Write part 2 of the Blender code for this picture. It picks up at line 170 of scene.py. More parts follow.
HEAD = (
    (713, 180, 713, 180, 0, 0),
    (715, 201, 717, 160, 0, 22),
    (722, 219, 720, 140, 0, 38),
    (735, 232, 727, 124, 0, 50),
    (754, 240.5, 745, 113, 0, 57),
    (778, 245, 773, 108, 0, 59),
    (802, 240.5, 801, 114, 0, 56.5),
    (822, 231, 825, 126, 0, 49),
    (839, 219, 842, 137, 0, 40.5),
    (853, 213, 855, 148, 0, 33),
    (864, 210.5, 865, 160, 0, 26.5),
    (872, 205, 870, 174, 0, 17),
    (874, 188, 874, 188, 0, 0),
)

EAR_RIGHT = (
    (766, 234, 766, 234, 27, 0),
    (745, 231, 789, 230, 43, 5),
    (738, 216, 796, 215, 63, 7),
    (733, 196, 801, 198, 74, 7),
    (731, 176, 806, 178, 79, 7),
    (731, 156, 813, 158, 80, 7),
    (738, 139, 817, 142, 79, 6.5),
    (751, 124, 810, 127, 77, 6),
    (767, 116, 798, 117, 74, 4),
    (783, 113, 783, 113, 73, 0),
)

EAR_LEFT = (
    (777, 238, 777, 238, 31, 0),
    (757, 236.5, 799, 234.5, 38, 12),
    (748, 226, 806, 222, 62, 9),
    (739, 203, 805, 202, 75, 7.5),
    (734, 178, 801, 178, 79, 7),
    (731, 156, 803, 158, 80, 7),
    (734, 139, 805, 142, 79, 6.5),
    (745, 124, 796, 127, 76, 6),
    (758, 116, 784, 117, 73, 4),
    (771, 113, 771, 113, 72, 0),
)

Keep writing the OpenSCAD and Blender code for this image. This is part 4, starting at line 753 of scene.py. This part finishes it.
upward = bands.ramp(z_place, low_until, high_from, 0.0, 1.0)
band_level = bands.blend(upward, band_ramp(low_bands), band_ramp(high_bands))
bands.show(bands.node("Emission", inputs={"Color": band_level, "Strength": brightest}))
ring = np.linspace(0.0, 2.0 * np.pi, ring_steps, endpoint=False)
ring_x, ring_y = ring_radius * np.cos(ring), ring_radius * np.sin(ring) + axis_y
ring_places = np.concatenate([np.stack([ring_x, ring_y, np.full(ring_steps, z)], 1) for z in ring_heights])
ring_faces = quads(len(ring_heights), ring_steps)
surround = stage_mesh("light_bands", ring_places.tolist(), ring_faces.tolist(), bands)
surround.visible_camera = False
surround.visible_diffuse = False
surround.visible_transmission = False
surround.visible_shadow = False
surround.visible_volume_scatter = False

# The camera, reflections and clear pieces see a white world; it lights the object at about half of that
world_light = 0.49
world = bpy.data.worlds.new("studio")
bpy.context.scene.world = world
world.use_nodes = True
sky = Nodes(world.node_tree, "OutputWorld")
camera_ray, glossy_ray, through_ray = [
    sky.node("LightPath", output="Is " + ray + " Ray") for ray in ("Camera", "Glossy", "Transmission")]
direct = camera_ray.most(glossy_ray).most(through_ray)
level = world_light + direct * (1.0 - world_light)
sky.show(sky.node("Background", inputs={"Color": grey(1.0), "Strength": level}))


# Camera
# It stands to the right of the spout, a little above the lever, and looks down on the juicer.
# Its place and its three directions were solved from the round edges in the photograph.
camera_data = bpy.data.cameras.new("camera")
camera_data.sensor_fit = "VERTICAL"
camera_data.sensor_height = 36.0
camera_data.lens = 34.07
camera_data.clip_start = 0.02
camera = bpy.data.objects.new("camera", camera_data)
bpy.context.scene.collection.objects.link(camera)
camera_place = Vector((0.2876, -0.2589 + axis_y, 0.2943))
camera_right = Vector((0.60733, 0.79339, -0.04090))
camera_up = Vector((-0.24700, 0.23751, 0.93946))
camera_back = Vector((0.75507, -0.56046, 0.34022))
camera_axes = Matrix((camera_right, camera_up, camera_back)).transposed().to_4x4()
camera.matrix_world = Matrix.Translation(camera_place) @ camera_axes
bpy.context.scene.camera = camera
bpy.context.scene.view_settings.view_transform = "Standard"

#####

§ GIVEN TASK: Extract every record. Keep wording exact.

§ FINAL RESULT:
Write part 2 of the Blender code for this picture. It picks up at line 170 of scene.py. More parts follow.
HEAD = (
    (713, 180, 713, 180, 0, 0),
    (715, 201, 717, 160, 0, 22),
    (722, 219, 720, 140, 0, 38),
    (735, 232, 727, 124, 0, 50),
    (754, 240.5, 745, 113, 0, 57),
    (778, 245, 773, 108, 0, 59),
    (802, 240.5, 801, 114, 0, 56.5),
    (822, 231, 825, 126, 0, 49),
    (839, 219, 842, 137, 0, 40.5),
    (853, 213, 855, 148, 0, 33),
    (864, 210.5, 865, 160, 0, 26.5),
    (872, 205, 870, 174, 0, 17),
    (874, 188, 874, 188, 0, 0),
)

EAR_RIGHT = (
    (766, 234, 766, 234, 27, 0),
    (745, 231, 789, 230, 43, 5),
    (738, 216, 796, 215, 63, 7),
    (733, 196, 801, 198, 74, 7),
    (731, 176, 806, 178, 79, 7),
    (731, 156, 813, 158, 80, 7),
    (738, 139, 817, 142, 79, 6.5),
    (751, 124, 810, 127, 77, 6),
    (767, 116, 798, 117, 74, 4),
    (783, 113, 783, 113, 73, 0),
)

EAR_LEFT = (
    (777, 238, 777, 238, 31, 0),
    (757, 236.5, 799, 234.5, 38, 12),
    (748, 226, 806, 222, 62, 9),
    (739, 203, 805, 202, 75, 7.5),
    (734, 178, 801, 178, 79, 7),
    (731, 156, 803, 158, 80, 7),
    (734, 139, 805, 142, 79, 6.5),
    (745, 124, 796, 127, 76, 6),
    (758, 116, 784, 117, 73, 4),
    (771, 113, 771, 113, 72, 0),
)

Keep writing the OpenSCAD and Blender code for this image. This is part 4, starting at line 753 of scene.py. This part finishes it.
upward = bands.ramp(z_place, low_until, high_from, 0.0, 1.0)
band_level = bands.blend(upward, band_ramp(low_bands), band_ramp(high_bands))
bands.show(bands.node("Emission", inputs={"Color": band_level, "Strength": brightest}))
ring = np.linspace(0.0, 2.0 * np.pi, ring_steps, endpoint=False)
ring_x, ring_y = ring_radius * np.cos(ring), ring_radius * np.sin(ring) + axis_y
ring_places = np.concatenate([np.stack([ring_x, ring_y, np.full(ring_steps, z)], 1) for z in ring_heights])
ring_faces = quads(len(ring_heights), ring_steps)
surround = stage_mesh("light_bands", ring_places.tolist(), ring_faces.tolist(), bands)
surround.visible_camera = False
surround.visible_diffuse = False
surround.visible_transmission = False
surround.visible_shadow = False
surround.visible_volume_scatter = False

# The camera, reflections and clear pieces see a white world; it lights the object at about half of that
world_light = 0.49
world = bpy.data.worlds.new("studio")
bpy.context.scene.world = world
world.use_nodes = True
sky = Nodes(world.node_tree, "OutputWorld")
camera_ray, glossy_ray, through_ray = [
    sky.node("LightPath", output="Is " + ray + " Ray") for ray in ("Camera", "Glossy", "Transmission")]
direct = camera_ray.most(glossy_ray).most(through_ray)
level = world_light + direct * (1.0 - world_light)
sky.show(sky.node("Background", inputs={"Color": grey(1.0), "Strength": level}))


# Camera
# It stands to the right of the spout, a little above the lever, and looks down on the juicer.
# Its place and its three directions were solved from the round edges in the photograph.
camera_data = bpy.data.cameras.new("camera")
camera_data.sensor_fit = "VERTICAL"
camera_data.sensor_height = 36.0
camera_data.lens = 34.07
camera_data.clip_start = 0.02
camera = bpy.data.objects.new("camera", camera_data)
bpy.context.scene.collection.objects.link(camera)
camera_place = Vector((0.2876, -0.2589 + axis_y, 0.2943))
camera_right = Vector((0.60733, 0.79339, -0.04090))
camera_up = Vector((-0.24700, 0.23751, 0.93946))
camera_back = Vector((0.75507, -0.56046, 0.34022))
camera_axes = Matrix((camera_right, camera_up, camera_back)).transposed().to_4x4()
camera.matrix_world = Matrix.Translation(camera_place) @ camera_axes
bpy.context.scene.camera = camera
bpy.context.scene.view_settings.view_transform = "Standard"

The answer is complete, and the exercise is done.